# Hurt Morning Dove



## WestofSummerville (Jun 10, 2012)

Ok I found a baby dove, it got cut on the craw, I have had it for a week now, it's doin good, but I'm scared to let it go, will it live , and if so, for how long



P.s. it shown great progress, the craw is healed


----------



## Dima (Jan 15, 2011)

How old it is? What's " craw"?
Thanks for caring for little dove.


----------



## WestofSummerville (Jun 10, 2012)

The craw is what grinds the food befor the stomach, about 5 weeks just able to fly


----------



## Dima (Jan 15, 2011)

Make sure he can fully fly first and must me released where other doves are.
Wait until the weather gets better.


----------



## WestofSummerville (Jun 10, 2012)

Ok, the dove, which I have named Fantasia, can fly some, and theirs flocks of them around my house


----------



## spirit wings (Mar 29, 2008)

You will want to find a licensed rehabber that can take the dove and evaluated it for release, they may have more it can be released with this spring. It needs to be eating and drinking on its own and not treated like a pet, the less handling the better. There is a fine for keeping these wild birds as the are protected species.


----------



## WestofSummerville (Jun 10, 2012)

Spirit wings, were are you, in Georgia, we can keep anything that's not on the indagered species list, and, it kinda likes me, trying to fly to me, and I kinda grown on me


----------



## WestofSummerville (Jun 10, 2012)

*Morning dove*

Is it Illegal to keep a wild morning dove?


----------



## WestofSummerville (Jun 10, 2012)

O and, theirs not a avian rehabilitator near me, we are takeing good care of Fantasia


----------



## Birdbabe (Jan 24, 2006)

Well done helping the baby, some pics of the old or healing wound would help. she flys to you coz your mommie, have you vetted her or had her on any medicine for the wound?


----------



## spirit wings (Mar 29, 2008)

WestofSummerville said:


> Is it Illegal to keep a wild morning dove?


Yes it is.


----------



## WestofSummerville (Jun 10, 2012)

Ok, we'll 15 minutes ago, my "pet" was set free, no loger fantasia, just a dove, free


----------



## WestofSummerville (Jun 10, 2012)

It came back, from school, I came back and found it there, at my drive way,I yelled stop, jumped out, and reunited, so relly it's not wild, it's mine, 

"If you love something, set it free, if it comes back, it's yours, if it dosnt, it never was"


----------



## Dima (Jan 15, 2011)

WestofSummerville said:


> It came back, from school, I came back and found it there, at my drive way,I yelled stop, jumped out, and reunited, so relly it's not wild, it's mine,
> 
> "If you love something, set it free, if it comes back, it's yours, if it dosnt, it never was"

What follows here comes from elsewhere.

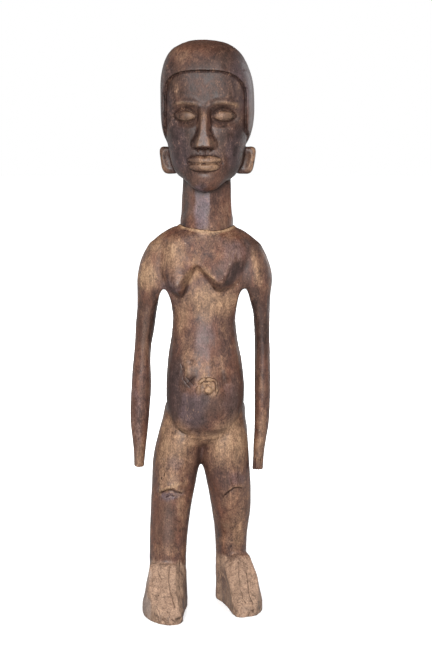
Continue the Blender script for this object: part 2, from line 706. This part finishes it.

 Sounds that you guys got a connection there between the 2 of u.
Keep us updated.


----------



## WestofSummerville (Jun 10, 2012)

Ok, you know what, we have kept every thing from a morning dove to a alligator snapping turtle, I was responseable for them, my neighbor wanted Turk, the snapping turtle, my neighbor dosnt come over any more, since I " acadently" let him go, and Turk popped his truck tires, his truck was on our property, he couldn't sue us. I train my pets, not as slaves, but. As people


----------



## Zrcalo (Mar 14, 2013)

"we have kept every thing from a morning dove to a alligator snapping turtle"

All of that is still illegal and you could be fined thousands of dollars. Especially the snapping turtle. It doesnt matter how well you treat them. It is still illegal. Any bird native to north america is illegal to own in the US.


----------



## Woody Pigeon (Feb 3, 2013)

I don't think it is illegal if the bird is wounded/sick
I think you can then legally keep it until is is well and ready to leave.
It's like that in the UK, not too sure about the US but it should be legal


----------



## Tashy/Rob (Jan 18, 2012)

Ok less of the "what's legal and what isn't" bickering and try to find the path back to the original thread yeah!


----------



## spirit wings (Mar 29, 2008)

The thread is from march 2, but it would be remiss not to tell someone what is illegal and they could get a expensive fine, not to mention a wild bird is not a pet and when it matures will act out. this person who has this dove is immature young person and only sees a pet, so really there is nothing to be done if she does not change it.


----------



## WestofSummerville (Jun 10, 2012)

Ok look, now we don't have to bicker&#55357;&#56865;, it's in a better place 5 days after we reunited &#55357;&#56877;


----------